Recent experience of a number of second-stage tenders, however, suggests that contractors do not always have the design, cost and bid management skills needed to de-risk the project at source, and as a result the stage-two bid may be inflated to include larger than anticipated risk premiums. With the loss of competition after the first stage, clients have only limited options available to renegotiate their preferred contractor’s offer.

Improving the client’s negotiating position on two stage tenders

This section sets out steps that can be taken to improve a client’s negotiating position on a two-stage tender. The starting point for these actions is the assumption that the project is attractive to prospective tenderers, and that the client is able, to an extent, to dictate terms. On complex schemes such as refurbishments, projects for one-off clients, or projects with a very challenging programme, the client may not be in a position to go out to the market on any basis other than conventional two-stage competition.

Maintain an exit strategy. Negotiation on two stage tenders relies on a good deal of 11th-hour brinkmanship. To be fair to the contractor, the source of this problem is very often rooted in the fact that the contractor’s overall risk exposure will only be known when the design is completed to the required stage and when subcontract bids are received. Key attributes of the exit strategy are that bidders must know that it exists, it must be credible and its operation must have a negative consequence for the preferred tenderer. Exit options include:

  • Retain the option to proceed to full single tender in competition after the completion of the first stage. This option is particularly effective if some work packages have already been secured ahead of the completion of stage one.
  • Use the client’s not-to-exceed (NTE) budget as a cost threshold that will trigger a separate, single-stage competitive tender process. Where a target cost threshold is being used, the preferred second-stage contractor should be advised that they will be barred from submitting a revised single-stage tender offer on the basis that they have already submitted their best price.

Both of these options would inevitably incur a time penalty if enacted, but their prime intention is to strengthen the client’s negotiating position. The client should allow some programme float at the end of the second stage for this eventuality.

Don’t start too early. The first-stage tender must be based upon a sufficiently representative firm design so that the contractor’s programme and preliminaries are not subject to renegotiation in the second stage. The earliest practical date for the issue of stage-one tenders is therefore the end of RIBA stage C. At the same time, the client’s design team must detail the design so that it can be procured securely during the second stage. Clearly there is no benefit to the client in going down the two-stage route unless a viable firm price tender can be secured. Where the design team is not to be novated, these deliverables will need to be driven by the client. A recent court case, Plymouth and South West Co-op vs ASM, involved a project where more than 85% of the second-stage tender was let as provisional sums. Damages awarded to the client exceeded £1.5m.

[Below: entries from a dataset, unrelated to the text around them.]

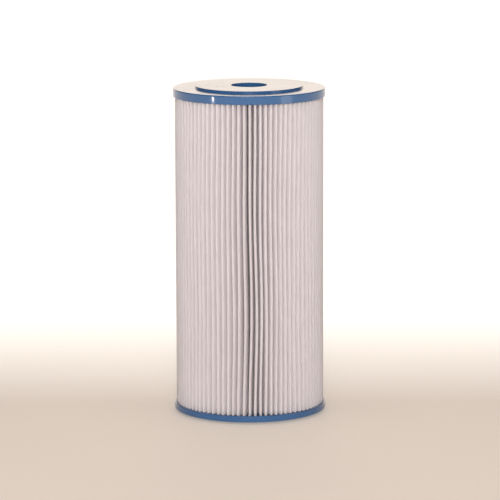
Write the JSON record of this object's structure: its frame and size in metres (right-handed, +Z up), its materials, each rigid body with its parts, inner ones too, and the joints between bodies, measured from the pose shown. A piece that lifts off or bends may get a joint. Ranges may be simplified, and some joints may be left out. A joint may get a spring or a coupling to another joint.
{
  "type": "filter cartridge",
  "caption": "Upright pleated fabric filter cartridge with a glossy moulded cap at each end, a raised seal disc and a central through hole.",
  "frame": {"origin": "centre of the lower seal face, which the cartridge stands on", "axes": "+Z up along the cartridge's axis, +Y towards the side seam (the back), -Y towards the viewer"},
  "size_m": [0.1142, 0.1142, 0.2476],
  "materials": {
    "cap": "glossy moulded mid-blue plastic",
    "potting": "cured blue potting compound, satin",
    "filter_fabric": "white spun-bonded polyester, lightly calendered",
    "seam_glue": "hot-melt glue, slightly translucent",
    "core": "natural white moulded plastic"
  },
  "bodies": {
    "root": {"top_end_cap": "cap", "bottom_end_cap": "cap", "top_potting": "potting", "bottom_potting": "potting", "pleat_pack": "filter_fabric", "side_seam": "seam_glue", "core_tube": "core"}
  },
  "joints": []
}
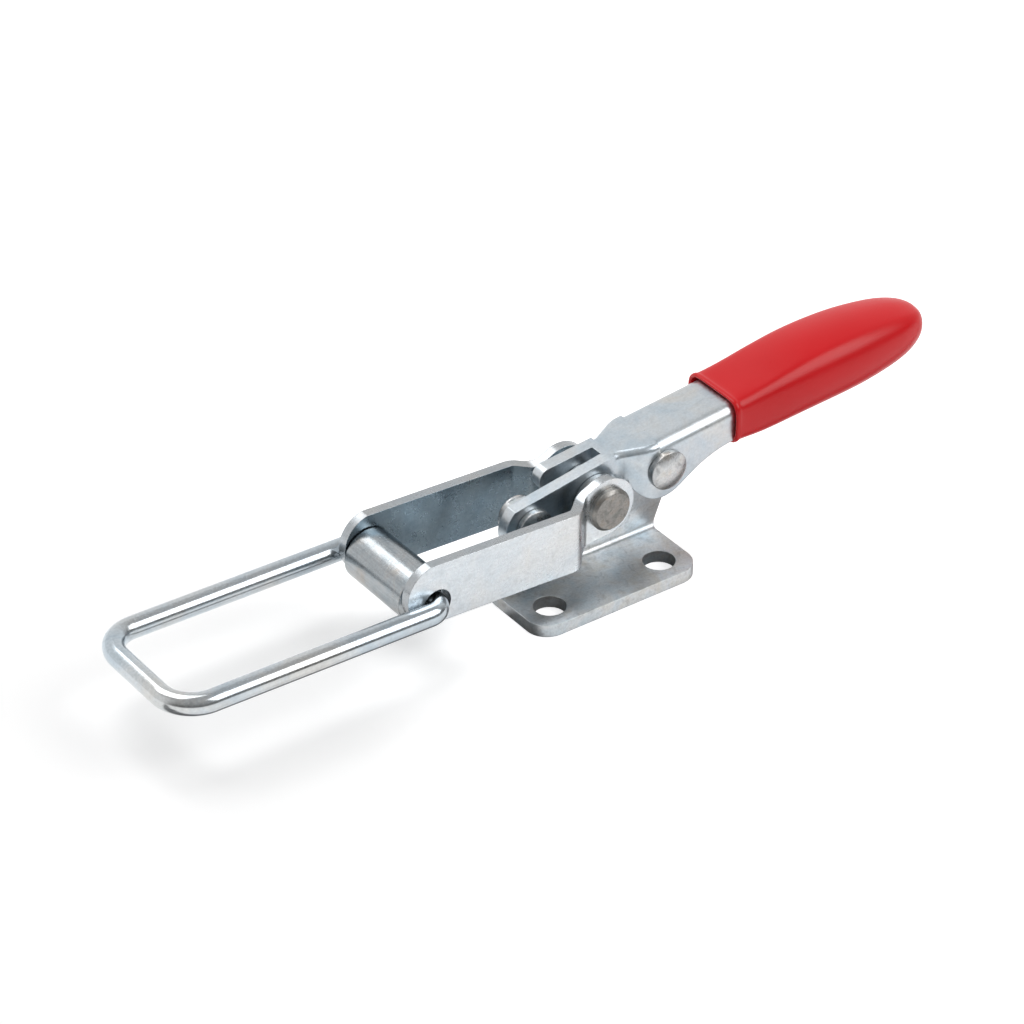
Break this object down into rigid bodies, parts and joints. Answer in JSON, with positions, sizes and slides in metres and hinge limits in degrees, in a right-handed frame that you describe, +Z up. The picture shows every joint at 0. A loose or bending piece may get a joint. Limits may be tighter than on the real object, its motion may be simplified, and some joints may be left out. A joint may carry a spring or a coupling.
{
  "type": "over centre toggle latch",
  "caption": "Over-centre toggle latch: a flanged base carries a sleeved lever that pulls joggled links and a wire loop over a catch.",
  "frame": {"origin": "midway between the two mounting holes, on the mounting face under the flange", "axes": "+X from the wire loop towards the grip, +Z up from the mounting face, +Y from the flange towards the upright web"},
  "size_m": [0.1983, 0.0361, 0.0356],
  "materials": {
    "plated_sheet": "bright zinc plate on cold rolled sheet",
    "plated_wire": "bright zinc plate on drawn wire",
    "plated_bar": "zinc plate on turned bar",
    "rivet_steel": "zinc plate on formed rivet heads",
    "red_vinyl": "semi-gloss red vinyl sleeve"
  },
  "bodies": {
    "base": {"base_bracket": "plated_sheet", "main_pivot_rivet": "rivet_steel"},
    "lever": {"handle_lever": "plated_sheet", "grip_sleeve": "red_vinyl", "stop_rivet": "rivet_steel", "link_spacer": "plated_bar", "pin_washer_left": "plated_bar", "pin_washer_right": "plated_bar"},
    "links": {"draw_link_left": "plated_sheet", "draw_link_right": "plated_sheet", "link_pin": "rivet_steel"},
    "roller": {"roller_tube": "plated_bar"},
    "bail": {"wire_bail": "plated_wire"}
  },
  "joints": [
    {"name": "lever_swing", "type": "hinge", "parent": "base", "child": "lever", "pos_m": [-0.0125, 0.0125, 0.0172], "axis": [0, -1, 0], "range_deg": [0, 110]},
    {"name": "link_swing", "type": "hinge", "parent": "lever", "child": "links", "pos_m": [0.0034, 0.0125, 0.0181], "axis": [0, 1, 0], "range_deg": [0, 101.2]},
    {"name": "roller_spin", "type": "hinge", "parent": "links", "child": "roller", "pos_m": [-0.04325, 0.0125, 0.01516], "axis": [0, 1, 0], "continuous": true},
    {"name": "bail_swing", "type": "hinge", "parent": "links", "child": "bail", "pos_m": [-0.0417, 0.0125, 0.0146], "axis": [0, 1, 0], "range_deg": [-95, 150]}
  ],
  "couplings": [
    {"joint": "link_swing", "follows": "lever_swing", "ratio": 0.92}
  ]
}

The case demonstrates the importance of the client keeping on top of design team performance as well as contractor procurement if the second stage is to be successful.

Don’t start on site under the direction of the main contractor prior to the agreement of the second stage tender. Instructing work on the basis of a letter of intent is a high-risk option on any project, and will undermine the client’s exit strategy on a two-stage scheme.

Maintain the quality of the design information. Avoid the acceleration of the production information programme to meet the timescale for the second stage if this will compromise the issue of complete design information.

Early procurement of tender packages. Include works packages in the first-stage tender in order to ensure that they can be priced on the basis of a competitive rather than a negotiated tender. Clients need, however, to be confident that the scope of work will not change significantly during the second stage. Package contractors can also tender directly to the client for later novation to the successful contractor. High-value contractor-designed packages that require substantial input from the project team such as external cladding provide opportunities to procure specialists on this direct appointment basis.

Establish clear roles and responsibilities for the tenderers. No pre-construction services agreement can compel a contractor to submit a competitive bid. However the PCSA can clarify the contractor’s role with regard to the continuing development of the design, their responsibility for the management of the design team during the second stage and the targets that need to be met to complete the second stage. In effect the PCSA should aim to set out the basis on which the client can revert to a plan B without penalty.

Agreement of design development risk allowances as part of the first stage tender. One of the major problems with the second-stage negotiation on design-and-build contracts is the “below the line” risk allowances for design development and so on that contractors add to second-stage package tenders. These main contractor costs are usually included within the gross costs of the package tenders and are not subject to any form of benchmarking.

They are potentially a significant source of loss of cost control during the second stage. Pricing of risk allowances can be included as part of the first stage bid, but other than the adoption of a wholly open-book approach to pricing, there is no way of guaranteeing that these additional allowances are not subsequently included in subcontractors’ costs in the second stage.

Greater client involvement in the second stage procurement of subcontractors. Active involvement by the client’s consultants in the procurement of subcontractors helps to ensure that the negotiation proceeds on an even-handed basis. Areas where the project team can contribute include the shortlisting of the subcontractors, the preparation of the tender documents and the opening of tenders.

Maintenance of competition into the second stage. Competition can be extended into the second stage through the retention of two preferred contractors. The employer will be liable for the second stage costs of both tenderers and as a result will need to be confident that the additional costs incurred by both contractors and the project team can be offset by savings achieved in the second stage. Running second-stage tenderers in parallel is practicable only when there is a limited transfer of design responsibility to the contractor. It would not be appropriate to follow this option on design-and-build projects, for example, where the aim of the second stage is to get the preferred contractor and design team to collaborate in the production of a firmed-up set of contractors’ proposals.

Incorporation of gainshare arrangements. Contractors can be incentivised to improve on the client’s NTE budget during the second-stage tender using a shared savings arrangement. The downside of this approach is that the NTE must have some fat in it for the contractor to secure savings to share. Alternatively they may adopt a pricing strategy to meet the NTE - retaining the full value of the value of the contract rather than returning some to the client.